Specifically, BC’s priority areas for investment under the Bilateral Agreement in the detailed two- year Action Plan are:

  1. Improving Affordability
    • By December 2022, increase $10/day spaces to 12,500, and reduce average fees for BC parents by 50 percent, bringing average parent fees to approximately $21/day.
    • BC and Canada agree on the goal of $10 a day child care and will work together to achieve an average parent fee of $10/day in all regulated child care spaces for children under age 6 by the end of the five-year agreement
  2. Increasing Access
    • Create a total of 30,000 new regulated spaces for children under age 6 years by 2025-26, increasing to 40,000 new regulated spaces by 2027-28. These new spaces will be focused on community investments that are long term and run by public and non-profit institutions;
    • Invest in child care space planning and design, including consideration of a modular strategy, to facilitate accelerated space creation in Year 3 (2023/24) and beyond.
  3. Supporting Quality and Inclusive Care
    • Expand access to Indigenous-led child care options for more BC families;
    • Expand access to Supported Child Development and Aboriginal Supported Child Development to enable increased access to inclusive child care

The Coalition of Child Care Advocates supports this Action Plan and will be encouraging $10aDay supporters to watch for and celebrate these improvements.

But the Bilateral Agreement also requires the provincial government to play a significant role in system building. The federal agreement is specifically directed at child care for children under 6 years old. This means that school-age child care remains the responsibility of the province to expand. It is reasonable and achievable for every elementary school to provide before and after school child care to meet the needs of families in their community.

And, the Bilateral Agreement commits to developing a wage grid for educators but not to implementing that wage grid. Given the severity of the recruitment and retention crisis, the current ECE wage enhancement program must transition promptly into a province-wide competitive wage grid. Improved compensation is the only way the sector will attract and retain educators.

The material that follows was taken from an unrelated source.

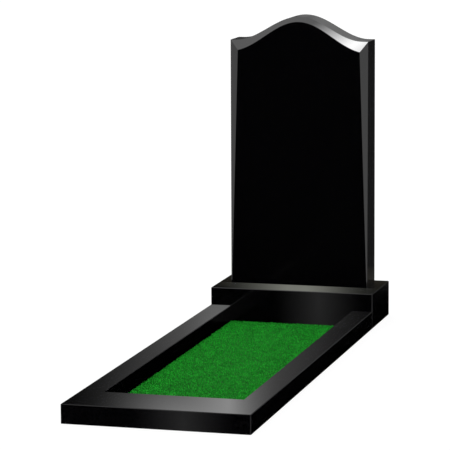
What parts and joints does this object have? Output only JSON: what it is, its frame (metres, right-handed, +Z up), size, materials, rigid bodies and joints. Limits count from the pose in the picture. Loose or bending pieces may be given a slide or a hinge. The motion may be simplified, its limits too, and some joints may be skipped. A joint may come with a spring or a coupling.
{
  "type": "headstone",
  "caption": "Wave-topped polished black stone grave monument with bevelled front panel, plinth, rectangular kerb and clipped green turf bed.",
  "frame": {"origin": "at ground level, in the middle of the whole footprint", "axes": "+X across the grave to the viewer's right, +Y from the foot towards the headstone, +Z up"},
  "size_m": [0.6, 1.94, 1.1033],
  "materials": {
    "headstone_granite": "mirror-polished black granite (gabbro)",
    "plinth_granite": "mirror-polished black granite (gabbro)",
    "kerb_granite": "mirror-polished black granite (gabbro)",
    "turf": "short clipped grass, matt"
  },
  "bodies": {
    "root": {"headstone": "headstone_granite", "plinth": "plinth_granite", "kerb_left": "kerb_granite", "kerb_right": "kerb_granite", "kerb_foot": "kerb_granite", "turf": "turf"}
  },
  "joints": []
}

Therefore, the Coalition of Child Care Advocates of BC recommendations for BC Budget 2022 are to ensure the Bilateral Agreement is implemented quickly and effectively, with additional provincial investments to fulfill the 2020 election commitments, which include:

  1. Confirmation of the move of the Child Care Programs and Services Branch to the Ministry of Education effective April 1, 2022, along with provincial funding to regions and school districts to ensure a successful transition.
  2. Commitment of the resources required in the Ministry of Education to move child care from the current application-based process for creating new (non-profit, public, Indigenous) facilities to a capital planning and budgeting approach, as is done with schools.
  3. Creation of facilities more quickly and affordably with an immediate bulk purchase of custom-designed, high-quality modular child care buildings to be located on public land across the province
  4. Prompt implementation of a province-wide publicly-funded competitive wage grid for positions within the child care sector.
  5. Provision of on-site school-age child care to meet community needs, either operated directly by school districts or through a partnership with non-profit organizations.
  6. Working with First Nations. Métis, Inuit Peoples to ensure Bill 41 and the Indigenous Early Learning and Child Care Framework are implemented and Indigenous leadership is meaningfully consulted where child care decisions impact Indigenous families on and off-reserve.

We appreciate the political and public service leadership within government in creating the first new social program in decades in BC and Canada. We offer these six recommendations based on the urgent needs of families across the province. Our recommendations are supported by multiple benefit/cost analyses, an intersectional gender lens, and government's commitments to the rights of children, women, and families.